If a person thought that the race was too dangerous, then they shouldn't have raced. They probably would have got themselves hurt. In order to make a sound judgement on a race course, a person needs to see it and ride it at race time. Judging from across the country or on a different day doesn't seem to be that effective to me.

For the record: I didn't win, but I didn't crash. Now that my bike and I are all cleaned up, I have to admit I did have some fun. I'll be working on my downhilling for Bohart. I hope it snows because I've got some experience with that now.

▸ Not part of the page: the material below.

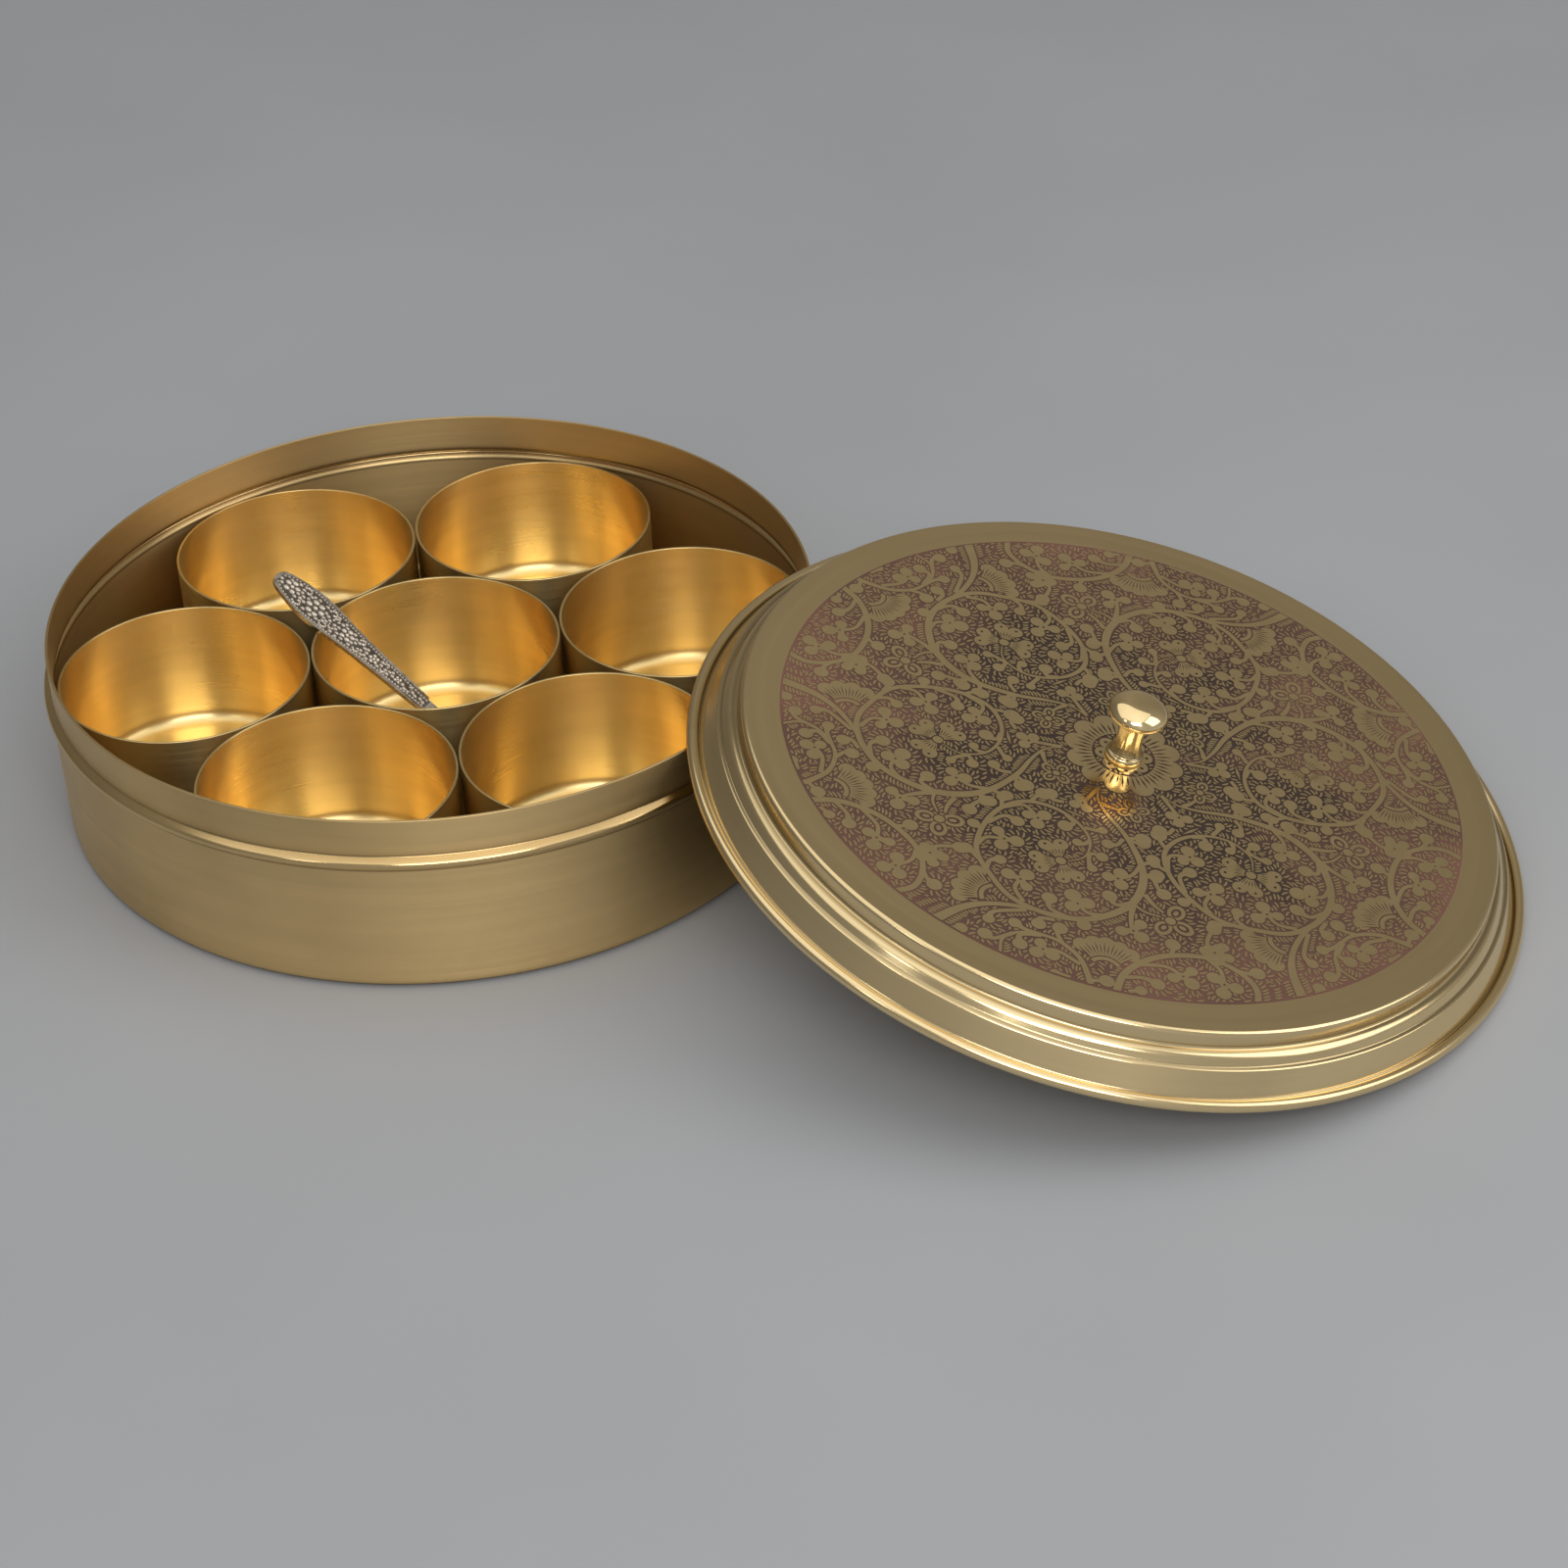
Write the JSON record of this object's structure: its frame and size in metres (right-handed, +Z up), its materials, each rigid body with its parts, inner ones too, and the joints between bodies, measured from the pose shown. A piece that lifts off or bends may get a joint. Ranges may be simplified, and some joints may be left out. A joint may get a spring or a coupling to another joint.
{
  "type": "spice box",
  "caption": "Round sheet-metal spice box, open, with loose round cups that fill it, a small spoon and an engraved knobbed lid leaning on its rim.",
  "frame": {"origin": "middle of the box's flat base, on the table", "axes": "+Z up, +Y away from the viewer of the picture, +X to the viewer's right, where the lid leans"},
  "size_m": [0.3985, 0.2936, 0.0676],
  "materials": {
    "box_brass": "satin, spun and lightly tarnished",
    "cup_brass": "satin, turned",
    "spoon_metal": "oxidised white metal, relief on the handle",
    "lid_brass": "satin, engraved with a floral scroll on a dark hatched ground",
    "knob_brass": "polished",
    "wire_steel": "bare wire",
    "washer_brass": "plain",
    "screw_steel": "plain"
  },
  "bodies": {
    "box": {"box_body": "box_brass"},
    "cup_centre": {"cup_centre": "cup_brass"},
    "cup_right": {"cup_right": "cup_brass"},
    "cup_back_right": {"cup_back_right": "cup_brass"},
    "cup_back_left": {"cup_back_left": "cup_brass"},
    "cup_left": {"cup_left": "cup_brass"},
    "cup_front_left": {"cup_front_left": "cup_brass"},
    "cup_front_right": {"cup_front_right": "cup_brass"},
    "spoon": {"spoon": "spoon_metal"},
    "lid": {"lid_shell": "lid_brass", "rim_wire": "wire_steel", "knob": "knob_brass", "knob_washer": "washer_brass", "knob_screw": "screw_steel"}
  },
  "joints": [
    {"name": "cup_centre_lift", "type": "slide", "parent": "box", "child": "cup_centre", "axis": [0, 0, 1], "range_m": [0, 0.06]},
    {"name": "cup_right_lift", "type": "slide", "parent": "box", "child": "cup_right", "axis": [0, 0, 1], "range_m": [0, 0.012]},
    {"name": "cup_back_right_lift", "type": "slide", "parent": "box", "child": "cup_back_right", "axis": [0, 0, 1], "range_m": [0, 0.06]},
    {"name": "cup_back_left_lift", "type": "slide", "parent": "box", "child": "cup_back_left", "axis": [0, 0, 1], "range_m": [0, 0.004]},
    {"name": "cup_left_lift", "type": "slide", "parent": "box", "child": "cup_left", "axis": [0, 0, 1], "range_m": [0, 0.005]},
    {"name": "cup_front_left_lift", "type": "slide", "parent": "box", "child": "cup_front_left", "axis": [0, 0, 1], "range_m": [0, 0.06]},
    {"name": "cup_front_right_lift", "type": "slide", "parent": "box", "child": "cup_front_right", "axis": [0, 0, 1], "range_m": [0, 0.012]},
    {"name": "spoon_lift", "type": "slide", "parent": "cup_centre", "child": "spoon", "axis": [0, 0, 1], "range_m": [0, 0.05]},
    {"name": "lid_lift", "type": "slide", "parent": "box", "child": "lid", "axis": [0, 0, 1], "range_m": [0, 0.15]}
  ]
}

Thanks Shaun for a great site and thanks to the promoters for putting on a great/safe race.

Scott Herzig

Doug Dale said...

I usually try refrain from leaving comments but I can't hold back my feelings on this particular topic. 1) The race is at a ski area and it's june, of course there is going to be some snow, stay home and weed your garden if you're too scared. 2) Since when is a few inches of snow dangerous? We ski on it, drive on it, yet some of you are too scared to ride on it? If anything it slowed the pace a bit. 3) One more thing: What is the point of MTB racing if all the courses are safe and adventureless, it would get boring so quick. When I looked around after the race all I saw were mud stained smiles. It really comes down to one question: Are you ridin' or are you hidin'?


Anonymous said...

I was a little concerned for my safety when I witnessed a couple of pissed-off beavers building a dam in one of the ponds I rode through on Sunday, but they were content to simply make rude gestures and roll their eyes at the crazy human on wheels.